The attorney-client privilege applies to a confidential communication between the attorney and the client — the latter being defined as a person who “consults a lawyer for the purpose of retaining the lawyer or securing legal service or advice from him in his professional capacity.” (§ 951.)
A confidential communication between the attorney and the client is defined as “information transmitted between a client and his or her lawyer in the course of that relationship.” (§ 952, italics added.) The statutory requirement that the communication occur “in the course of’ the attorney-client relationship is consistent with the law as it existed prior to the 1965 enactment of section 952. (Cal. Law Revision Com. com., 29B pt. 3A West’s Ann. Evid. Code (2009 ed.) foil. § 952, p. 307.) Prior to the enactment of the statute, it long had been established that, in order to be privileged, it was necessary that the communication be made for the purpose of the attorney’s professional representation, and not for some unrelated purpose. (Solon v. Lichtenstein (1952) 39 Cal.2d 75, 80 [244 P.2d 907] [“A communication to be privileged must have been made to an attorney acting in his professional capacity toward his client.”]; McKnew v. Superior Court (1943) 23 Cal.2d 58, 64-65 [142 P.2d 1]; Carroll v. Sprague (1881) 59 Cal. 655, 659-660; Satterlee v. Bliss (1869) 36 Cal. 489, 509; see also Chicago Title Ins. Co. v. Superior Court (1985) 174 Cal.App.3d 1142, 1151 [220 Cal.Rptr. 507] [“It is settled that the attorney-client privilege is inapplicable where the attorney merely acts as a negotiator for the client, gives business advice or otherwise acts as a business agent.”]; Montobello Rose Co. v. Agricultural Labor Relations Bd. (1981) 119 Cal.App.3d 1, 32 [173 Cal.Rptr. 856] [communications necessary to “secure or render legal service or advice” are privileged].) Secondary sources reflect the same understanding of the privilege. (2 Witkin, Cal. Evidence (4th ed. 2000) Witnesses, § 116, p. 373, and cases cited [“The burden is on the claimant of the privilege to establish the condition of professional consultation.”]; 31 Cal.Jur.3d (2002) Evidence, § 488, p. 764.)
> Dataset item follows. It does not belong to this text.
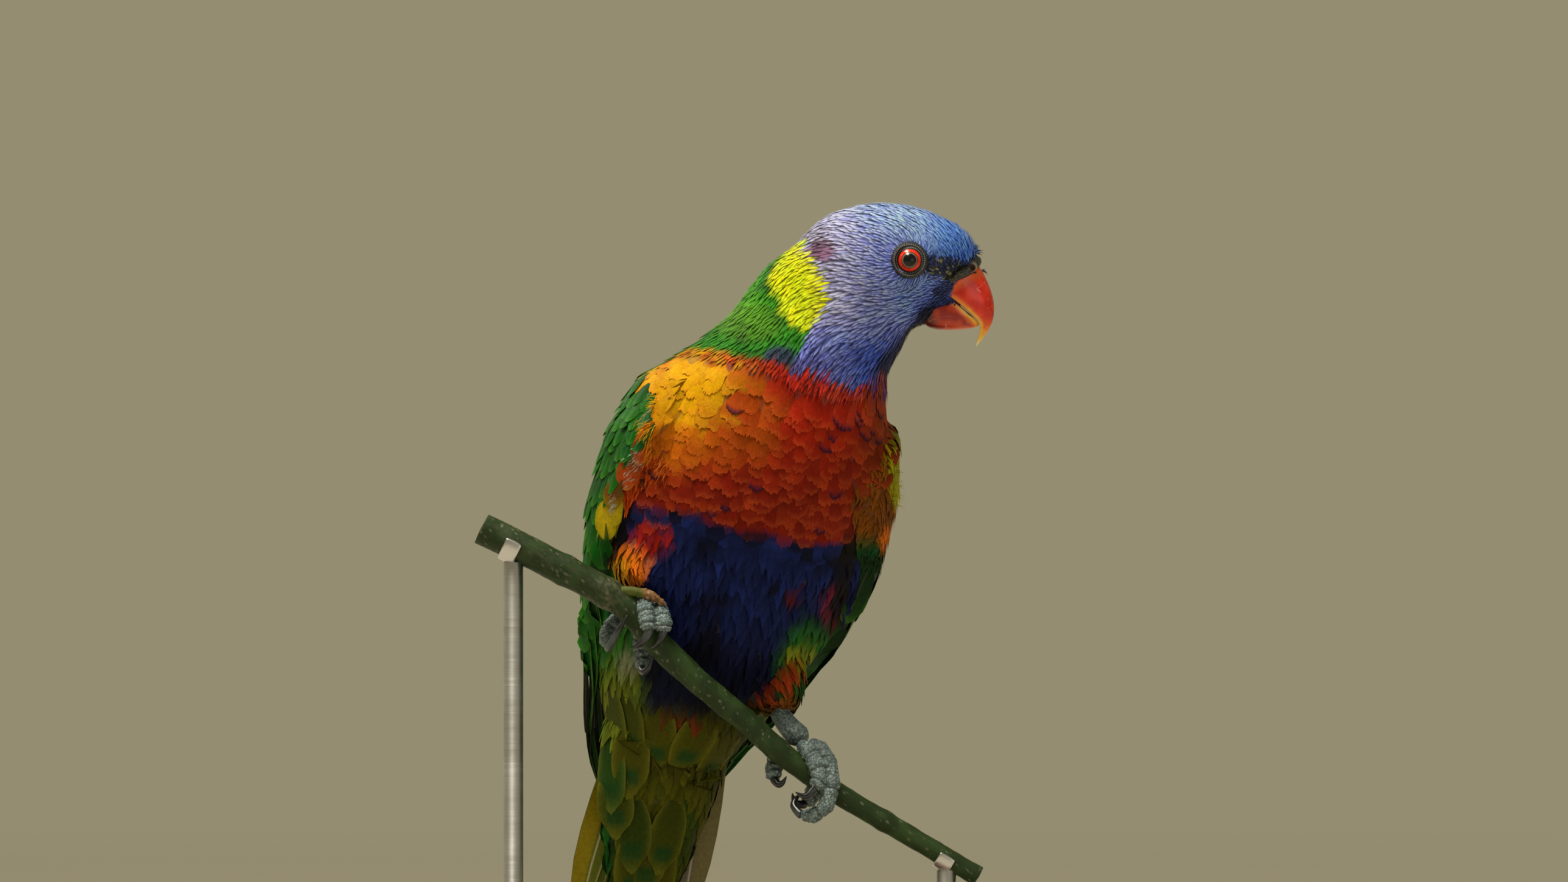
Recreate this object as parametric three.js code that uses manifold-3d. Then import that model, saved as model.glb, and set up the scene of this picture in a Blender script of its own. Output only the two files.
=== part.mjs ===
// Rainbow lorikeet gripping a cut branch, life size, on a plain display stand.
// Millimetres, +Z up. The belly faces -Y and the head is turned to its left, along +X.
// The origin is the middle of the base's underside.
import * as THREE from 'three';
import { mergeVertices } from 'three/addons/utils/BufferGeometryUtils.js';
import Module from 'manifold-3d';

// Driving dimensions
const GAP = 0.3;                 // clearance between neighbouring pieces
const CROWN_Z = 288;             // top of the head above the floor
const TAIL_TIP_Z = 33;           // tail tip above the floor
const HEAD_LENGTH = 61;          // nape to forehead, with the feathers
const HEAD_WIDTH = 36;
const HEAD_RISE = 22;            // crown above the middle of the head
const HEAD_DROP = 18.5;          // throat below the middle of the head
const HEAD_MIDDLE = [46.8, -12, CROWN_Z - HEAD_RISE];
const EYE_RADIUS = 4.7;
const EYE_MIDDLE = [54.6, 13.6, 269.7];     // the middle number is the offset to each side
const WING_THICKNESS = 4.5;
const BODY_YAW = THREE.MathUtils.degToRad(10);   // the breast is turned a little to +X
const FAR = 400;                 // past every side of the bird
const BASE = { length: 172, width: 120, height: 12, corner: 14, edge: 1.5 };
const ROD = { radius: 3, x: [-66, 66], seat: 7 };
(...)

*743When section 952 is viewed as a whole, it is even clearer that the Legislature intended to extend the protection of the privilege solely to those communications between the lawyer and the client that are made for the purpose of seeking or delivering the lawyer’s legal advice or representation. Thus the statute identifies a “ ‘confidential communication’ ” in general terms as meaning “information transmitted between a client and his or her lawyer in the course of that relationship,” but the provision also supplies more specific examples of what is meant by adding that a confidential communication “includes a legal opinion formed and the advice given by the lawyer in the course of that relationship.” (Ibid.) Under the principle of statutory construction known as “ejusdem generis,” the general term ordinarily is understood as being “ ‘restricted to those things that are similar to those which are enumerated specifically.’ ” (Harris v. Capital Growth Investors XIV (1991) 52 Cal.3d 1142, 1160, fn. 7 [278 Cal.Rptr. 614, 805 P.2d 873].) It follows that in order to be privileged, the information transmitted between the lawyer and the client must be similar in nature to the enumerated examples — namely, the lawyer’s legal opinion or advice.
Our description of a confidential communication in Roberts v. City of Palmdale (1993) 5 Cal.4th 363 [20 CaI.Rptr.2d 330, 853 P.2d 496], is instructive. In that decision, we explained that such a communication in the context of section 952 need not concern litigation; rather it suffices that the communication consist of information transmitted between the client and the lawyer within the scope of the attorney-client relationship. (Roberts v. City of Palmdale, supra, 5 Cal.4th at p. 371.) We further explained that “the privilege applies not only to communications made in anticipation of litigation, but also to legal advice when no litigation is threatened.” (Ibid.) Our analysis was not restricted to an examination of the purpose of the attorney-client relationship, but rather considered whether the nature of the communication itself fell within the bounds of the statute.
In another example that demonstrates the importance of the purpose or nature of the communication rather than the more general purpose of the attorney-client relationship in this context, we have recognized that “[k]nowledge that is not otherwise privileged does not become so merely by being communicated to an attorney,” and that “ ‘the forwarding to counsel of nonprivileged records, in the guise of reports, will not create a privilege with respect to such records and their contents where none existed theretofore.’ ” (Wells Fargo Bank v. Superior Court (2000) 22 Cal.4th 201, 210-211 [91 Cal.Rptr.2d 716, 990 P.2d 591].)
*744Ordinarily, when an attorney-client relationship exists, communications between parties to the relationship are made for the purpose of receiving or rendering legal advice, and the purpose of the communication rarely will be in dispute. In the present case, the claimant of the privilege adequately demonstrated that the purpose of the challenged opinion letter was to advise the client upon a legal matter. Sometimes, however, the dominant purpose of the communication will be a critical consideration. As discussed, communications between persons who stand in an attorney-client relationship are not-privileged in every instance, because it sometimes occurs that an attorney-client relationship exists, but that the attorney also acts in another capacity for the client, as, for example, the client’s agent in a business transaction. In view of the requirements of section 952 and the authorities noted above, the question of the purpose of the communication arises regardless of what element predominates in the relationship of the attorney and the client.
All further statutory references are to the Evidence Code unless otherwise indicated.